§ **WHAT YOU NEED TO DO**: Of the lines listed below, return exactly those that run from the line containing "bpy.data.objects.remove(obj)" through the line containing "cad_low, cad_high = object_bounds()", both included.

## start

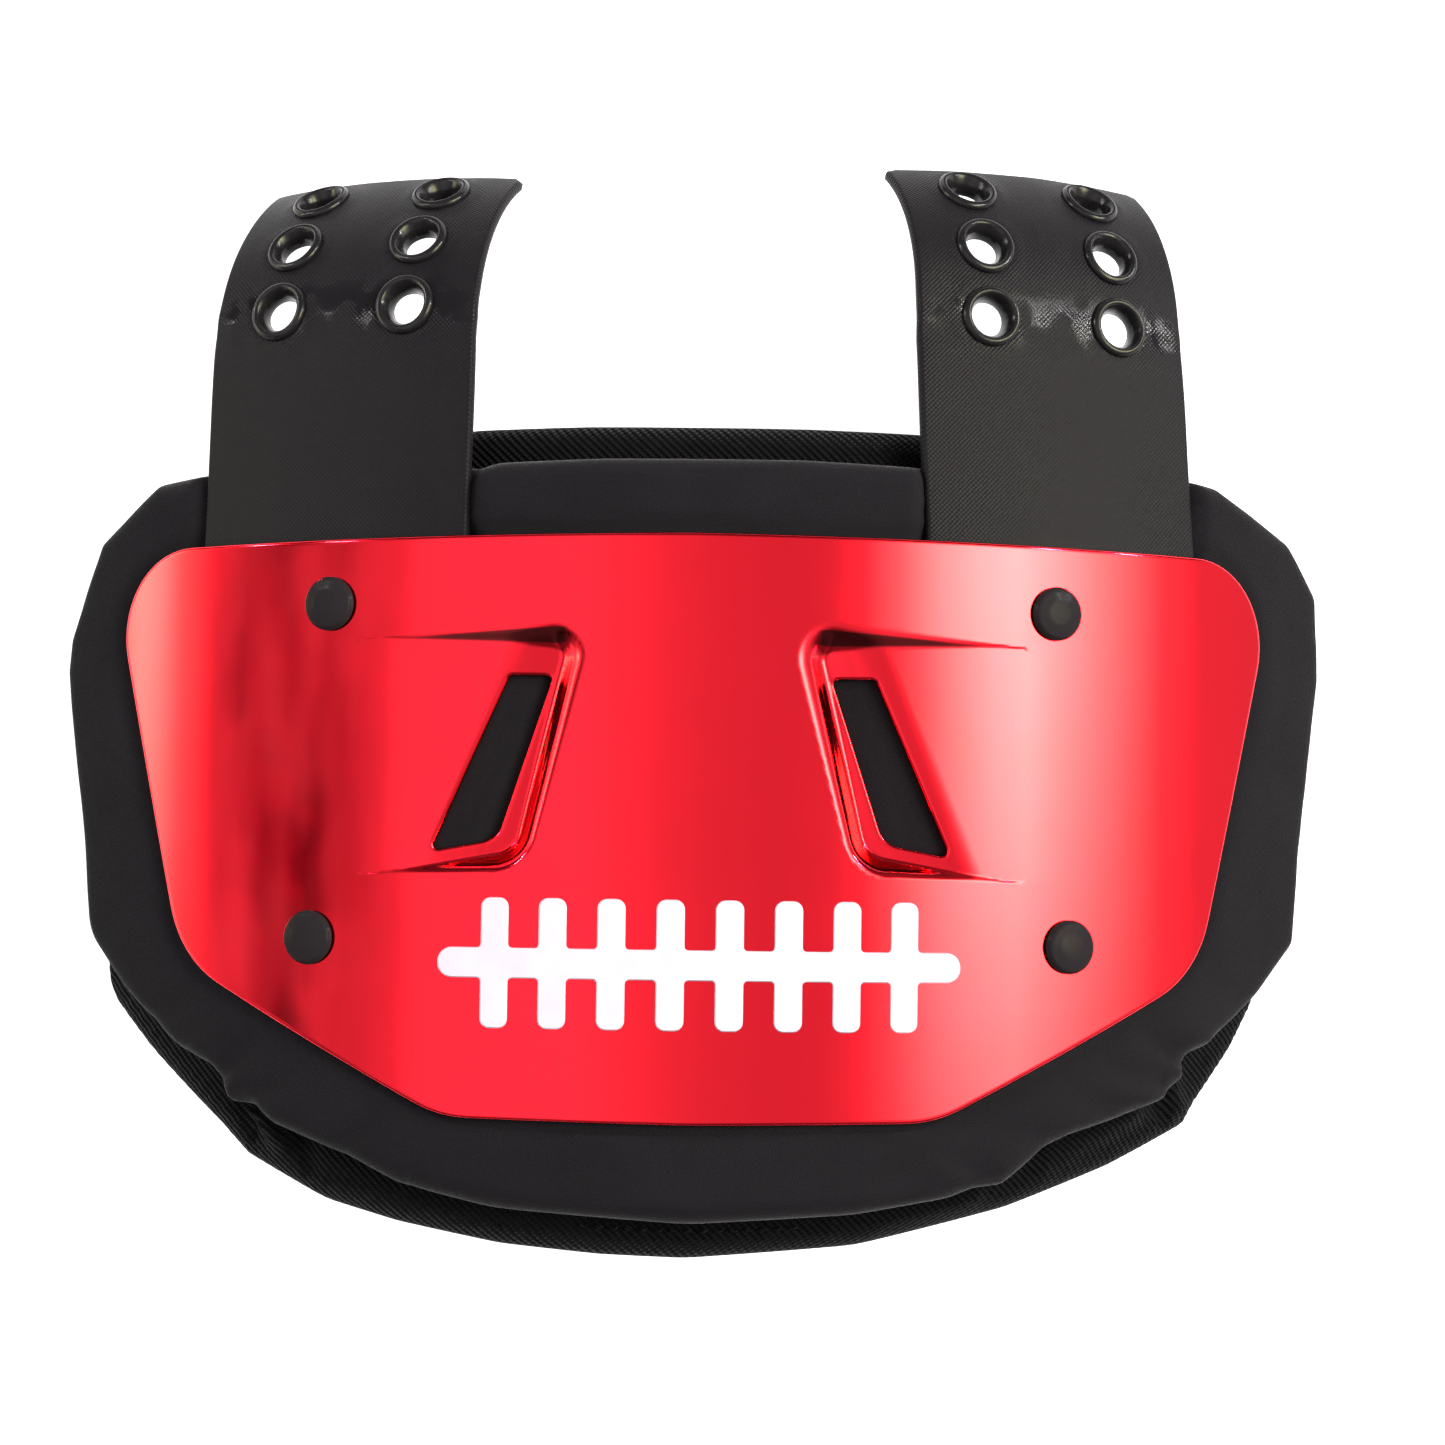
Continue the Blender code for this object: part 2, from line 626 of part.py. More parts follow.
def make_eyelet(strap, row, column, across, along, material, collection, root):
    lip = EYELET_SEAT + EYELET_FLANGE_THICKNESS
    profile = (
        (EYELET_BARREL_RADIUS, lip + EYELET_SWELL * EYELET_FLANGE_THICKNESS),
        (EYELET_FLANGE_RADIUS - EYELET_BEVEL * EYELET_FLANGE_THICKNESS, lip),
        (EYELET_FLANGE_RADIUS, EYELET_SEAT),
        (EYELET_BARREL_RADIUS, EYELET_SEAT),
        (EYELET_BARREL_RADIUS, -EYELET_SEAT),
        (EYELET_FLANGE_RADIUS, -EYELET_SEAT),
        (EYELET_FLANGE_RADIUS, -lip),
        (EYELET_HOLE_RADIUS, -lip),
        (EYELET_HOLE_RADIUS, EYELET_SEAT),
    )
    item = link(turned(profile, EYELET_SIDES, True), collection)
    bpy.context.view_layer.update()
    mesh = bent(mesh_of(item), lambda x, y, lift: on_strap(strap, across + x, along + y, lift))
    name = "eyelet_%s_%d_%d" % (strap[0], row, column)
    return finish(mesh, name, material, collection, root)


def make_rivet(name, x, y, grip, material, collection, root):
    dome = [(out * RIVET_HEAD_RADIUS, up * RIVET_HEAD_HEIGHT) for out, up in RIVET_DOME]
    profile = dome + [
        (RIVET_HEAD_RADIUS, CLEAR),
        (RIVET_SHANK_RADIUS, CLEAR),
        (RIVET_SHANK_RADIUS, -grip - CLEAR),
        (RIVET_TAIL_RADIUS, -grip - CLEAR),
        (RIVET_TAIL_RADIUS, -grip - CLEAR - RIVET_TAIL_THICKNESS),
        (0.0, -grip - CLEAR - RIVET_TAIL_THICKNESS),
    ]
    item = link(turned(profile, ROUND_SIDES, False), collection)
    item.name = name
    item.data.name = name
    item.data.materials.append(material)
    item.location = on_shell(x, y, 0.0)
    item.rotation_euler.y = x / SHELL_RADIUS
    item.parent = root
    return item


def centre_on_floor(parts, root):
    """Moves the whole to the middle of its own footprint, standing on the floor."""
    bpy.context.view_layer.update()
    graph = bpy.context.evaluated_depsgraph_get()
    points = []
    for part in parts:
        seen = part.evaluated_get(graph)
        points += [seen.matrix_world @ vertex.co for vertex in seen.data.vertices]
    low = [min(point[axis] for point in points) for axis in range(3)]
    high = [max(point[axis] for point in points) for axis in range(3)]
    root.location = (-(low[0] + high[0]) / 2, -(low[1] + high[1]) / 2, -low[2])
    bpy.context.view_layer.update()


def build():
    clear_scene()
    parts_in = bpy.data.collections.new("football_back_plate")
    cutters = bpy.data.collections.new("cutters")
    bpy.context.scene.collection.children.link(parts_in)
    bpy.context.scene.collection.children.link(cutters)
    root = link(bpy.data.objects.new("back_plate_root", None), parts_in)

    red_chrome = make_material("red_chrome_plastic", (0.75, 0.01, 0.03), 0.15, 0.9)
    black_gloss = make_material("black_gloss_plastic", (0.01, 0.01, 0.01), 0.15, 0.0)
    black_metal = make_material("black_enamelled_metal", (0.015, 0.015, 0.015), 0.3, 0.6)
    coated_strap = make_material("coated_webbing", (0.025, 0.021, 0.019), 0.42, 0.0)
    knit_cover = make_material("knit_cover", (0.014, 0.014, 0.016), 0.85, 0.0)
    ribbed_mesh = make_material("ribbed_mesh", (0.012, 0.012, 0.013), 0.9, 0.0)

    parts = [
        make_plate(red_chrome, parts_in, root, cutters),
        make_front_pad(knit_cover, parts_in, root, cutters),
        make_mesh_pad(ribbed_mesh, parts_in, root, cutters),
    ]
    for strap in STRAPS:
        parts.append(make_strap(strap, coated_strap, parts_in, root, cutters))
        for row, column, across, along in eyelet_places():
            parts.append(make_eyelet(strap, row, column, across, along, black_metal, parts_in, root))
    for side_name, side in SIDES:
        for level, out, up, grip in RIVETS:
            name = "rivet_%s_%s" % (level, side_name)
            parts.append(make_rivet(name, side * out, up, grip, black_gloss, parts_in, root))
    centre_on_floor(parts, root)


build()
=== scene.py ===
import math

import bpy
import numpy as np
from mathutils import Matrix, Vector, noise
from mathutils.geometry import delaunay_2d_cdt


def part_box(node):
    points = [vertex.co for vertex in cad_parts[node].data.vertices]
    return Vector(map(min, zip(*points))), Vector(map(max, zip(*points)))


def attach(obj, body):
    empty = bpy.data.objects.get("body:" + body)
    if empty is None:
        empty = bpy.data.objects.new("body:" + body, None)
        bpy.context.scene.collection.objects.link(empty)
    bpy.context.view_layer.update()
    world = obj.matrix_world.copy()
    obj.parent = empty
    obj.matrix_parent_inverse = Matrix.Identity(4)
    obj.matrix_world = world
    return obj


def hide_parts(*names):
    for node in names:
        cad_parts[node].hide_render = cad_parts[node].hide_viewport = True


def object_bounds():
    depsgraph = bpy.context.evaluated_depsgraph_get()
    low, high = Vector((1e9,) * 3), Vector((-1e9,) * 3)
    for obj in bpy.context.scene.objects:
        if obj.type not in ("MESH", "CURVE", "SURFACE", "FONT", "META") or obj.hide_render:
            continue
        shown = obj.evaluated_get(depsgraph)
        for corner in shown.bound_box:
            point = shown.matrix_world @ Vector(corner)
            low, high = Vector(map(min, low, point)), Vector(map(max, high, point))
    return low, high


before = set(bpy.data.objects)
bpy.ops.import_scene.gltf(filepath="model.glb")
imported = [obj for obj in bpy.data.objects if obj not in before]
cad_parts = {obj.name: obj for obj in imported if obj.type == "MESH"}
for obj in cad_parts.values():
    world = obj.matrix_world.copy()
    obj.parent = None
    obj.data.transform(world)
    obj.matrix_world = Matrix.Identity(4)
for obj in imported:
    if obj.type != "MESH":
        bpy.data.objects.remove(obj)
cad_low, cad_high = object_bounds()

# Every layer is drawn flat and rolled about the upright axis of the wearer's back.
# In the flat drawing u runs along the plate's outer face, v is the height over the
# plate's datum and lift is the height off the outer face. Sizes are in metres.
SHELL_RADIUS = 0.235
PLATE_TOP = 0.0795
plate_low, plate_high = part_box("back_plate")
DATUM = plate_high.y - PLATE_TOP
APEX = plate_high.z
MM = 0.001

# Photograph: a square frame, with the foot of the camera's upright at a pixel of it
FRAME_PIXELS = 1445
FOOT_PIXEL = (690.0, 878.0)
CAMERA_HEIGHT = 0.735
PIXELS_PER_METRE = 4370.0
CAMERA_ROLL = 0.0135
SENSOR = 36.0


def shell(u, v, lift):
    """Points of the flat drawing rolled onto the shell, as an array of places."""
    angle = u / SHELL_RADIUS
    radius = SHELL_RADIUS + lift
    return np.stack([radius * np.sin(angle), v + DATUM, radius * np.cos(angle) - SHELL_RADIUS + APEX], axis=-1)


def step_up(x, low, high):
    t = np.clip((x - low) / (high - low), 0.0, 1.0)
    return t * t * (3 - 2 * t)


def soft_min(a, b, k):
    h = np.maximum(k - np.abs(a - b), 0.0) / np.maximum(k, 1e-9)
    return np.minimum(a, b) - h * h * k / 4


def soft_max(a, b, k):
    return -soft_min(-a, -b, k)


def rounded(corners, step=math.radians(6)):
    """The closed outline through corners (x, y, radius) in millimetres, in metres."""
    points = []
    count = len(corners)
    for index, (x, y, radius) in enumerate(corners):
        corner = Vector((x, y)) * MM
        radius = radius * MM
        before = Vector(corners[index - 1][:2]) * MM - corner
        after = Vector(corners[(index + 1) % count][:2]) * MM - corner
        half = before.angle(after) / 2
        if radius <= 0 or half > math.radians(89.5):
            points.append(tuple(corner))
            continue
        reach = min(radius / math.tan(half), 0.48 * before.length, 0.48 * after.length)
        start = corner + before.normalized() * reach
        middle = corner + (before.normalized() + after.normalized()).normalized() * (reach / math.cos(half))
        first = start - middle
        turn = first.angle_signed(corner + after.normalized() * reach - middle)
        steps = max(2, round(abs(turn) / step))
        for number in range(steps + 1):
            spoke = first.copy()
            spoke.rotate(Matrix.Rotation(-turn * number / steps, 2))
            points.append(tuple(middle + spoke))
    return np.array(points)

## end

§ **TASK RESPONSE**:
        bpy.data.objects.remove(obj)
cad_low, cad_high = object_bounds()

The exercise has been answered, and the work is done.